Fly from Frankfurt, Vienna, Berlin, or several other European cities. Around 4 hours. Often surprisingly cheap.

A Few That Didn’t Make the List (But Almost Did)

More on boutique stays in lesser-known places: Boutique Hotels: Why Small Is Often the Better Choice.


The world has more places than any Instagram top-10 list suggests. Zercy helps you find flights there — even when it gets a little off the beaten path.

Frequently Asked Questions

How do you find hidden gems before everyone else does?

Combination of: reading local travel blogs (not big magazine lists), following Instagram accounts of photographers who specialize in specific regions, and asking in niche travel forums. Destinations like Plovdiv and Tbilisi were “hidden gems” in travel writing for years before mainstream coverage followed. The key is looking at neighboring regions to popular destinations — if you love Dubrovnik, look at Montenegro.

Why are hidden gem destinations in Europe usually cheaper?

Usually, yes. Ohrid, Plovdiv, Matera, and Évora are significantly cheaper than comparable experiences in Barcelona, Prague, or Amsterdam. Accommodation, food, and entrance fees are often 30–60% lower. The tradeoff is slightly less infrastructure — fewer English menus, fewer tourist conveniences.

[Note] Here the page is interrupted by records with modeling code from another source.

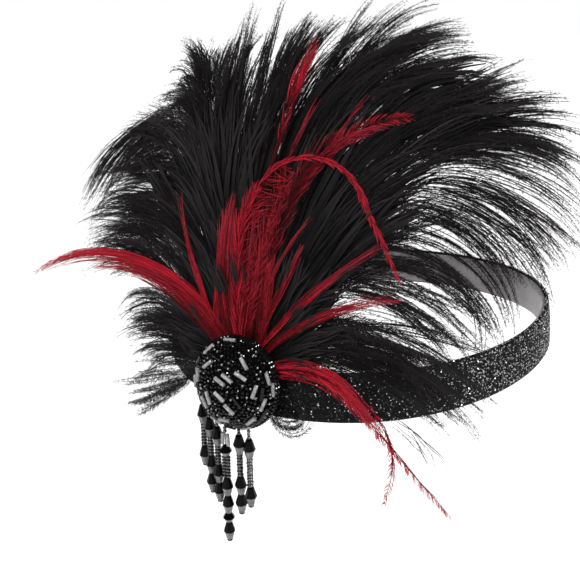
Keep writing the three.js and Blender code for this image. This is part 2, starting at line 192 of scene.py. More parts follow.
black_feather = feather_material(
    "black_feather",
    [(0.0, (0.0022, 0.0018, 0.0019)), (0.6, (0.008, 0.0069, 0.0072)), (1.0, (0.042, 0.037, 0.038))],
    tip=(0.018, 0.016, 0.0165), tip_from=0.55, roughness=0.6, painted_root_shade=-0.1)
red_feather = feather_material(
    "red_feather",
    [(0.0, (0.02, 0.0005, 0.0012)), (0.5, (0.115, 0.0022, 0.0055)), (1.0, (0.46, 0.011, 0.026))],
    tip=(0.3, 0.02, 0.035), tip_from=0.6, roughness=0.65, painted_root_shade=-0.4)

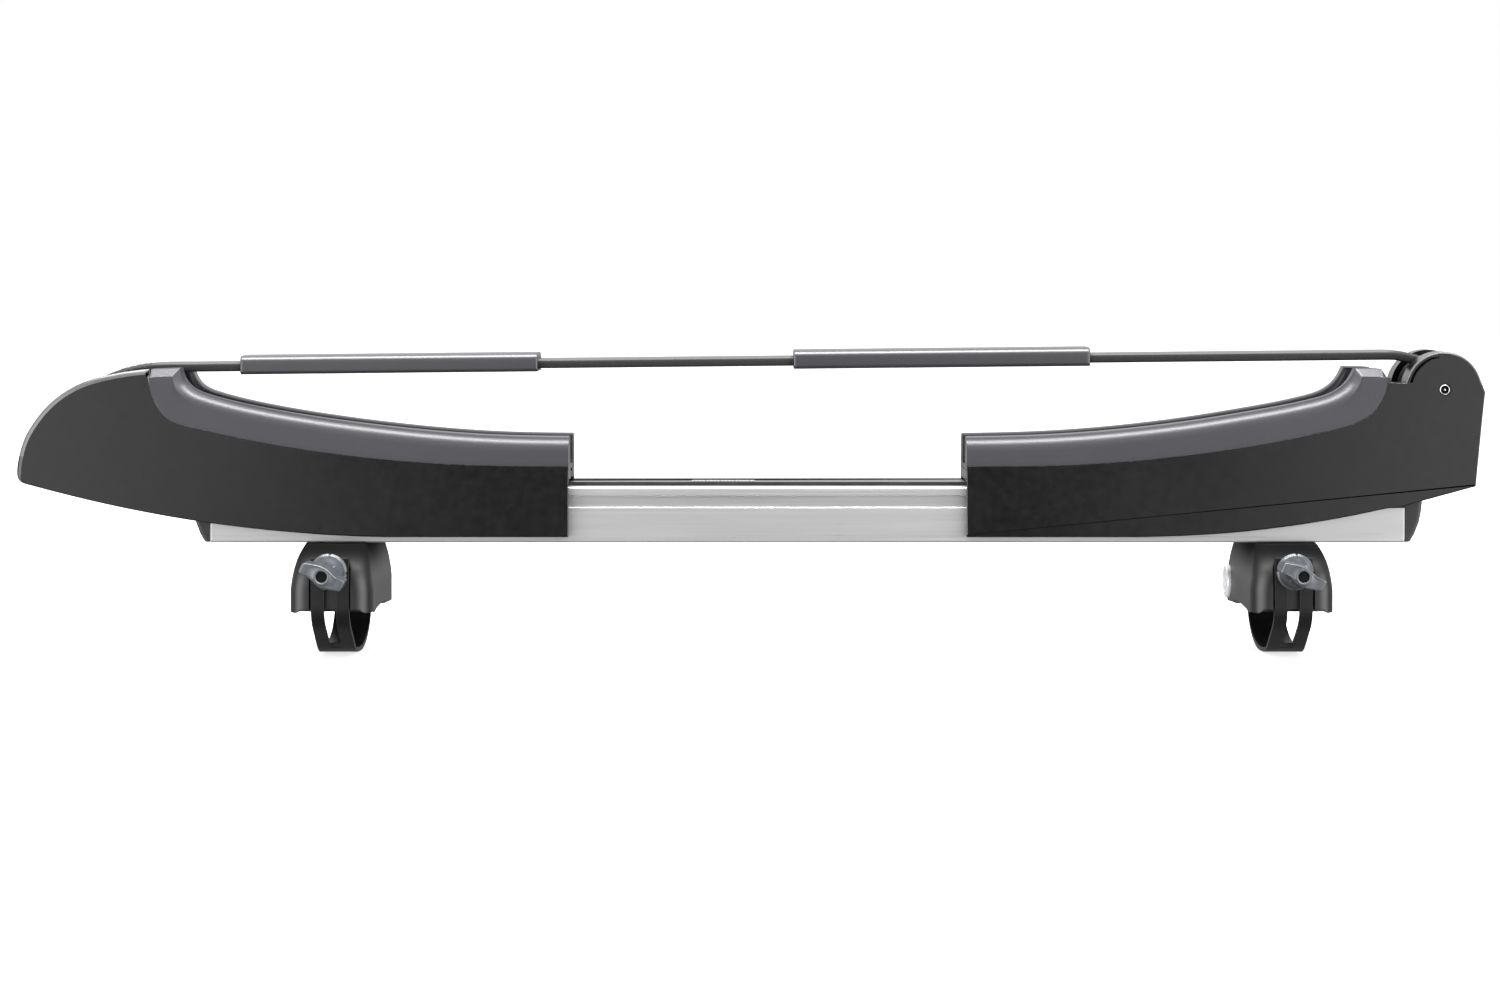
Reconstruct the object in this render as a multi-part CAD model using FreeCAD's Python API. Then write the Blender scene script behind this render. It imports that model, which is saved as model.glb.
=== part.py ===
import FreeCAD, Part
import os
import math

os.makedirs("parts", exist_ok=True)

# Roof carrier for boards: an aluminium cross rail on two bar clamps, a fixed
# cradle on the right, a sliding cradle on the left, and a tie-down strap that
# runs from the left nose to a ratcheting spool in the right cradle.
#
# Frame: origin at the centre of the rail's underside. +X (right) along the
# rail towards the spool, -Y (front) towards the knobs, +Z up. Millimetres.

# --- driving dimensions ------------------------------------------------------
RAIL_HALF = 407.5          # half length of the extrusion
RAIL_Y = 25.0              # half depth of the extrusion
RAIL_H = 38.5              # height of the extrusion
GROOVE_Z0, GROOVE_Z1 = 24.0, 32.0
GROOVE_MID = (GROOVE_Z0 + GROOVE_Z1) / 2
GROOVE_DEPTH = 2.5
STRIP_TOP = 41.0           # top of the slot strip
TOOTH_PITCH = 5.0
TOOTH_COUNT = 52
FIRST_TOOTH_X = -318.0

HALF_Y = 32.0              # half depth of a cradle
WALL = 3.0                 # cover wall
COVER_ROOT = -HALF_Y + WALL - 0.01   # features inside a cover start here, sunk 0.01
COVER_SEAM = -0.1          # where the front cover stops, short of mid-depth
BASE_Z = 4.3               # lowest level of a cradle
RIDGE_IN = 13.5            # inner edge of a pad ridge
TONGUE = 3.0               # pad tongue thickness under the deck line
PAD_OVERLAP = 0.06         # rise of the pad's lower curve above the deck line
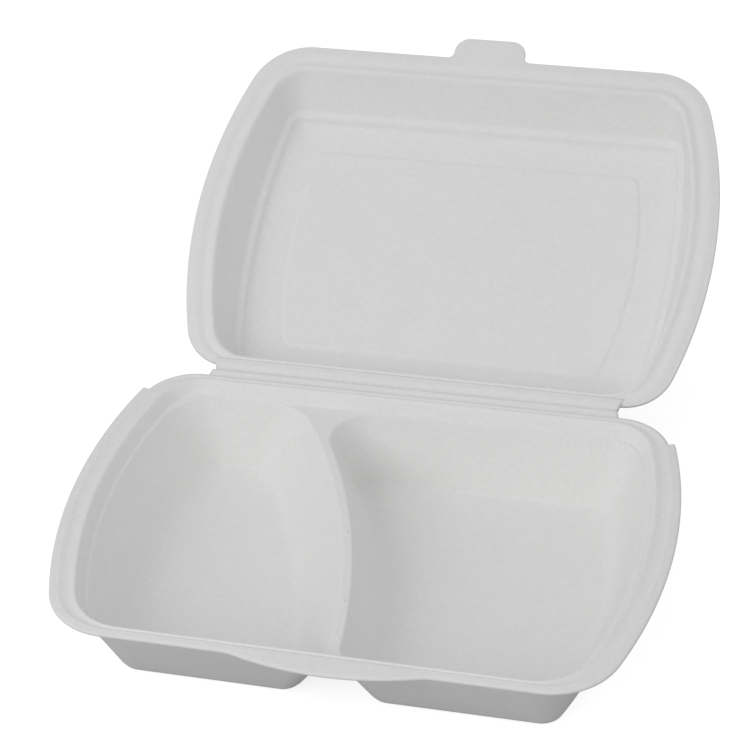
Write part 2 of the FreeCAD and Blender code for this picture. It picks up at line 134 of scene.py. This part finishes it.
# pressing marks on the divider: (degrees round its centre, out from its middle, length, width)
MARKS = [(30.6, -0.9, 1.8, 1.3), (17.1, 0.3, 2.6, 1.1), (8.5, 0.0, 2.6, 1.1), (4.2, 0.5, 1.6, 1.3)]
MARK_HEIGHT, MARK_SINK = 0.45, 0.05

# lid, laid flat open with the crease on its X axis
LID_RIM = -2.2
LID_MID, LID_HALF_WIDTH, LID_DEPTH = 2.9, 110.8, 152.8
LID_SIDE_RADIUS, LID_SIDE_MID = 193.0, 71.3
LID_FRONT_CORNER, LID_BACK_CORNER = 26.0, 20.0
RIDGE_BACK_SHARE = 0.35
LID_WALL = (12.0, 12.0, 5.0)
LID_WALL_CORNER = 16.0
LID_STEP = LID_RIM - 19.0
LID_STEP_WIDTH, LID_STEP_TILT, LID_STEP_ROUND = 2.6, 0.3, 1.2
LID_PANEL = LID_RIM - 23.5
# inside the step the panel is dished: (inset, height over the panel, rounding)
PANEL_DISH = [(8.0, 0.0, 2.6), (1.5, 1.2, 2.4)]
MOUTH_DROP, LID_MOUTH_ROUND, LID_MOUTH_UNDER_ROUND = 0.3, 1.5, 1.4
# ridge, groove and ridge of the rim, then its edge: (inset, height over the rim, rounding)
LID_RIM_RELIEF = [(10.6, 0.7, 1.2), (7.7, -0.65, 1.2), (4.2, 0.45, 1.4)]
LID_EDGE = [(1.2, -0.2, 0.4), (0.0, -0.4, 0.7)]
LID_EDGE_UNDER = [(0.0, 0.6), (1.2, 0.2)]    # (inset, rounding)
LID_RIM_UNDER, LID_RIM_UNDER_ROUND = 2.6, 0.8
LID_TOP_EDGE, LID_TOP_ROUND, LID_FILL_INSET = 3.6, 3.4, 10.0
LID_FOOT_MID, LID_FOOT_HALF_WIDTH, LID_FOOT_SIDE_RADIUS, LID_FOOT_CORNER = 4.2, 92.3, 330.0, 7.0
LID_FOOT_NEAR, LID_FOOT_FAR = 11.5, 133.4
FIELD_HALF_WIDTH, FIELD_SIDE_RADIUS, FIELD_CORNER = 75.2, 170.0, 4.0
FIELD_NEAR, FIELD_FAR, FIELD_RISE = 24.0, 117.0, 0.5
# the raised field's edge, from inside out: (out from its outline, height over the panel, rounding)
FIELD_EDGE = [(-4.5, FIELD_RISE - 0.2, 0.0), (-1.2, FIELD_RISE, 0.6), (0.0, -0.25, 0.5), (2.2, 0.0, 0.8)]
TAB_MID, TAB_WIDTH, TAB_REACH, TAB_CORNER, TAB_ROOT = 6.0, 31.0, 9.8, 6.5, 2.5
TAB_CORNER_POINTS = 13
LID_SKEW, LID_SKEW_MID = 0.018, 76.0     # the lid hangs a little askew

# looks: the frame's metres, and watts
FOAM_WHITE = (0.95, 0.95, 0.945)
GROUND_HALF_WIDTH, GROUND_LEVEL = 6.0, -0.0002
SKY = 0.525
KEY_PLACE, KEY_TARGET, KEY_SIZE, KEY_POWER = (-0.58, -1.0, 1.03), (0, 0.07, 0.03), 1.1, 6.1
CAMERA_PLACE, CAMERA_LENS, SENSOR = (0.20417, -0.67539, 0.66977), 117.46, 36.0
CAMERA_ANGLES = (16.17, 38.577, -4.2826)  # azimuth, elevation and roll in degrees


def even(count):
    return np.linspace(0, 1, count, endpoint=False)


class Spread:
    """How the points of a ring are spread along the eight stretches of an outline."""

    def __init__(self, front, side, back, front_corner=None, back_corner=None):
        self.front, self.side, self.back = front, side, back
        self.front_corner = even(CORNER_POINTS) if front_corner is None else front_corner
        self.back_corner = even(CORNER_POINTS) if back_corner is None else back_corner

    def backwards(self, shares):
        """The same spread when the stretch is walked from its other end."""
        return np.concatenate(([0.0], 1 - shares[:0:-1]))

    def stretches(self):
        turned = [self.backwards(shares) for shares in (self.back_corner, self.side, self.front_corner)]
        return (self.front, self.front_corner, self.side, self.back_corner, self.back, *turned)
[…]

For most travelers, that’s not a tradeoff at all.

Which European hidden gem is best for a long weekend?

Évora (from Lisbon), Matera (from Bari/Naples), or Plovdiv (from Sofia) all work well as weekend add-ons to a nearby major city. Kotor works as a long weekend on its own. Tbilisi requires more time — it deserves at least 4–5 days.

When is the best time to visit lesser-known European destinations?

Shoulder season: May–June or September–October. Crowds are lower, weather is pleasant, and prices haven’t peaked. For a place like Sintra that’s already busy, off-season (November–March) makes a dramatic difference. For Tbilisi, April–June and September–November are ideal.